__Required work__:
Quote the whole listing verbatim.

__Data excerpt__:
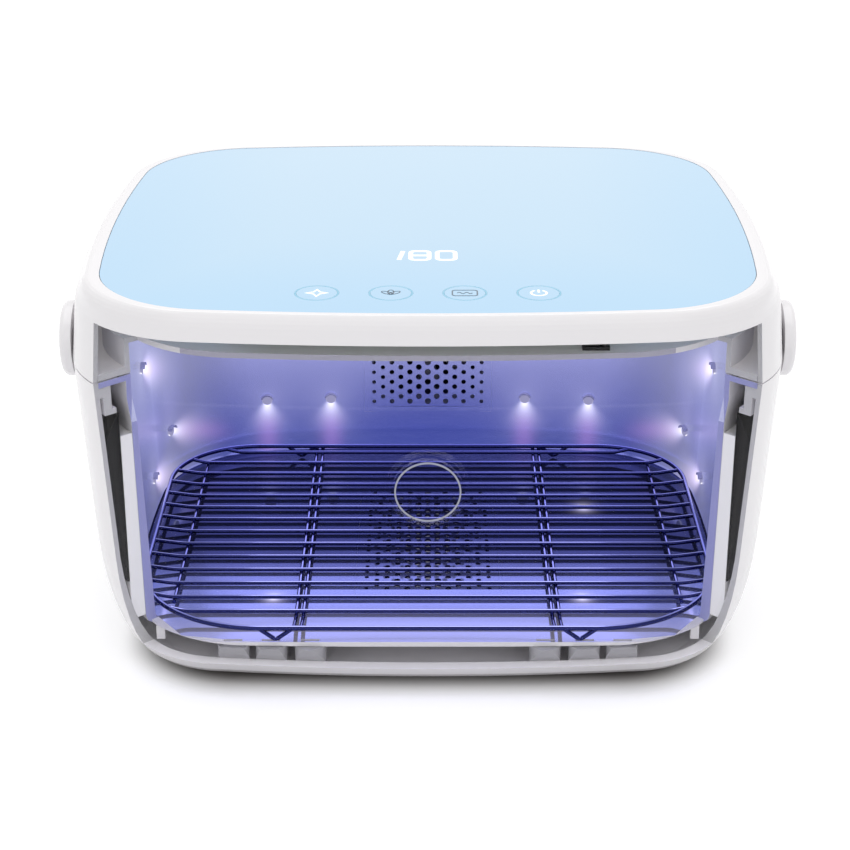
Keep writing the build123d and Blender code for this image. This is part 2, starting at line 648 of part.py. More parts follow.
def make_front_window():
    """Clear pane that follows the outer wall, with the hole for the release button."""
    pane = base_form(0, 0) - base_form(WALL, BOTTOM_WALL)
    pane &= window_prism(WINDOW_BOTTOM_HEIGHT, BASE_TOP + WINDOW_FIT_GAP, WINDOW_FIT_GAP)
    return pane - rod(BUTTON_RADIUS + BUTTON_GAP, (0, -FAR, BUTTON_HEIGHT), (0, BODY_Y, BUTTON_HEIGHT))


def make_side_rail():
    """Heat-sink rail in the right wall, behind the side lights."""
    height = RAIL_TOP_HEIGHT - RAIL_BOTTOM_HEIGHT
    rail = ring(body_wire(RAIL_INSET, RAIL_BOTTOM_HEIGHT),
                body_wire(RAIL_INSET + RAIL_THICKNESS, RAIL_BOTTOM_HEIGHT), height)
    rail &= base_form(WALL + ASSEMBLY_GAP, BOTTOM_WALL)
    rail -= chamber_outside(ASSEMBLY_GAP)
    rail &= box(HALF_WIDTH / 2, FAR, WINDOW_CORNER_Y + BODY_Y - RAIL_FRONT_ROOM, BODY_Y + RAIL_BACK_Y, 0, FAR)
    return rail - window_prism(0, FAR)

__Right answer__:
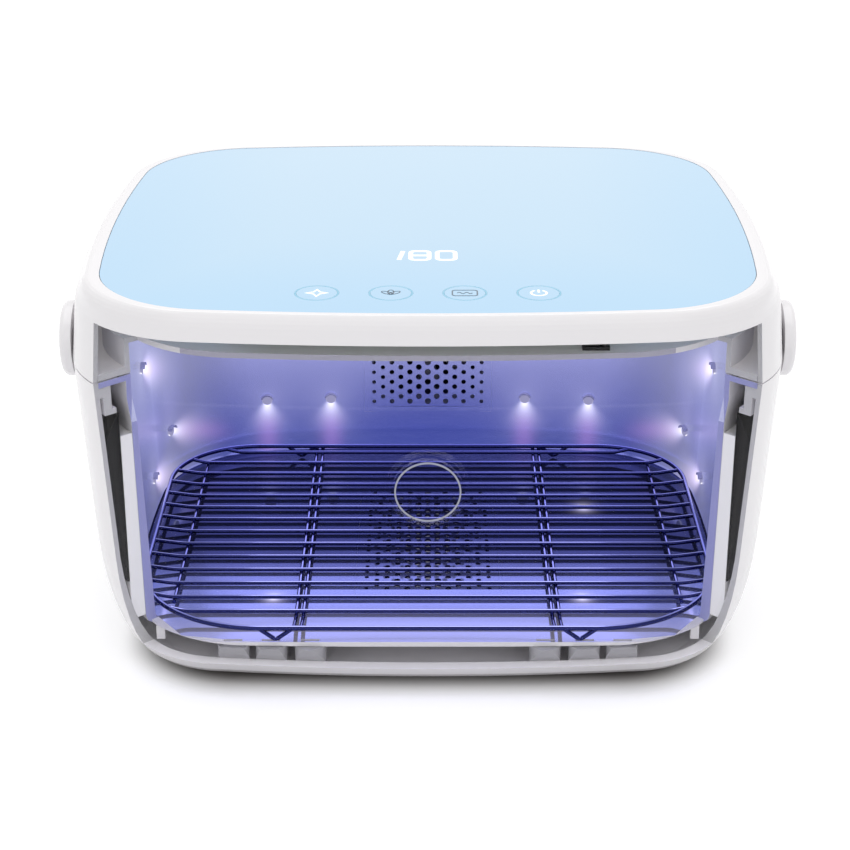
Keep writing the build123d and Blender code for this image. This is part 2, starting at line 648 of part.py. More parts follow.
def make_front_window():
    """Clear pane that follows the outer wall, with the hole for the release button."""
    pane = base_form(0, 0) - base_form(WALL, BOTTOM_WALL)
    pane &= window_prism(WINDOW_BOTTOM_HEIGHT, BASE_TOP + WINDOW_FIT_GAP, WINDOW_FIT_GAP)
    return pane - rod(BUTTON_RADIUS + BUTTON_GAP, (0, -FAR, BUTTON_HEIGHT), (0, BODY_Y, BUTTON_HEIGHT))


def make_side_rail():
    """Heat-sink rail in the right wall, behind the side lights."""
    height = RAIL_TOP_HEIGHT - RAIL_BOTTOM_HEIGHT
    rail = ring(body_wire(RAIL_INSET, RAIL_BOTTOM_HEIGHT),
                body_wire(RAIL_INSET + RAIL_THICKNESS, RAIL_BOTTOM_HEIGHT), height)
    rail &= base_form(WALL + ASSEMBLY_GAP, BOTTOM_WALL)
    rail -= chamber_outside(ASSEMBLY_GAP)
    rail &= box(HALF_WIDTH / 2, FAR, WINDOW_CORNER_Y + BODY_Y - RAIL_FRONT_ROOM, BODY_Y + RAIL_BACK_Y, 0, FAR)
    return rail - window_prism(0, FAR)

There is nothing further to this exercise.